The year 2008, has come and gone with the blink of an eye. So much has happened, history has been made, tears have been shed, and laughter has wreaked havoc on unsuspecting bladders.

As I do a bit of introspection on this last day of the year, I have learned a few things about myself. A few things that I may have once been so sure about, but now question. All of which, are a part of self-growth.

One thing I’ve realize, is how much more self reliant I must become. Yes, I usually depend on me, to accomplish almost all of my short and long term goals.

However, there are time when I have relied on some family members and “friends”, and have felt like I’ve been left in the dust. It those occasions when you rely on individual to be there to support you emotionally, and help motivate, and they do nothing but break you down.

One person who has officially ended up on the shit list of 2008 is my sperm donor, aka my father. It’s funny when you think things have been patched up and you can turn to a parent to be there for you, and they aren’t. I’ve officially close the book on him, if there is anything that he has taught me, it is what a man isn’t.

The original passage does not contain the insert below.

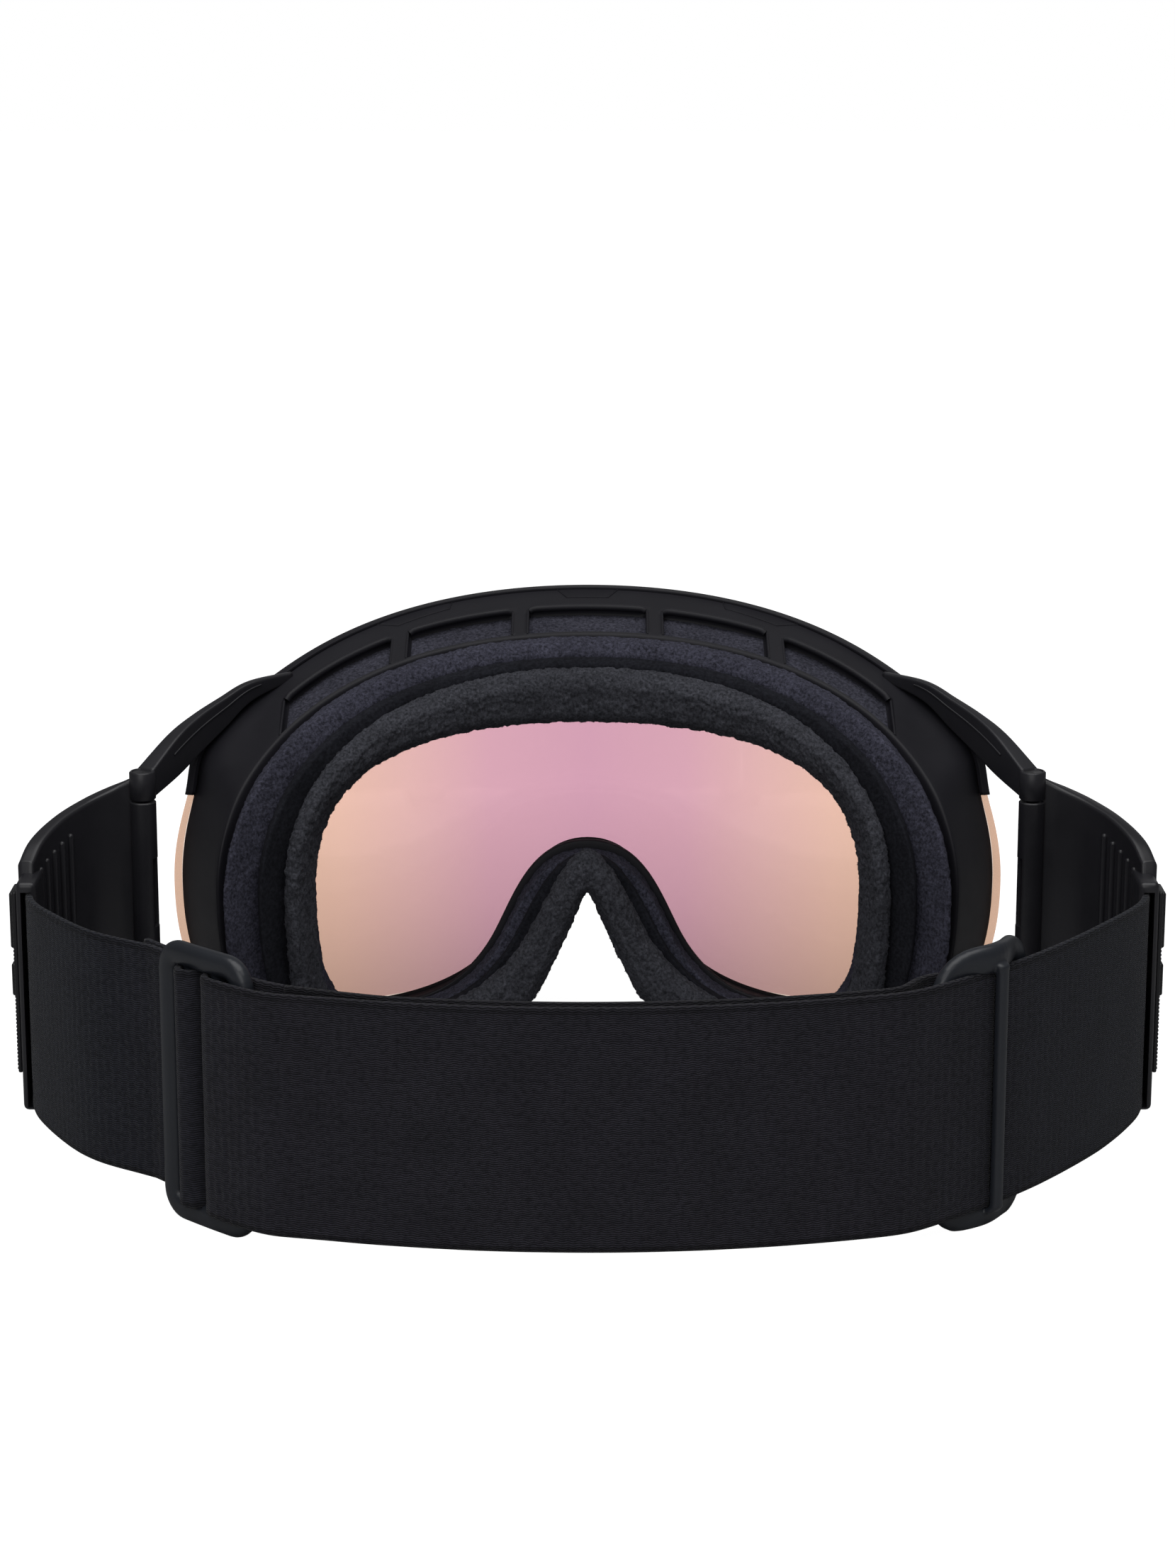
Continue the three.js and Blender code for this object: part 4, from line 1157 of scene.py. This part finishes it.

As far as “friends” go, you should be able to relying on them to respect you enough as a person. And I’m not referring to the friends people have that are at arms length, I’m referring to those you bring into you life whole heartedly. The ones that know not only your strengths, but also the weaknesses that could possibly tear you down. The people that know the lines that should not be crossed, and they cross them anyway.

At one point of time, I thought I cut those individuals out of my life. You know the ones that took the rug from underneath me. I thought I shut my emotions down, and walked away. Then I realize, the next part of having self-reliance, is the ability to forgive and let go of the negativity. However, to keep with you the lessons learned.

So as I am entering a new year, I have rehashed a few friendships. Knowing that if I hold on to the bitterness, it will only make me weak, needy, and vulnerable.

One may wonder, why not rehash the relationship with my own flesh and blood. Well my father has used up all his chances. In fact, keeping him involved will only chip away at my strength.

I don’t have the whole me against the world chip on my shoulder. But I do feel that if I’m going to get where I want to be; I better be able to stand up and hold my own.

2009, here I come!!!!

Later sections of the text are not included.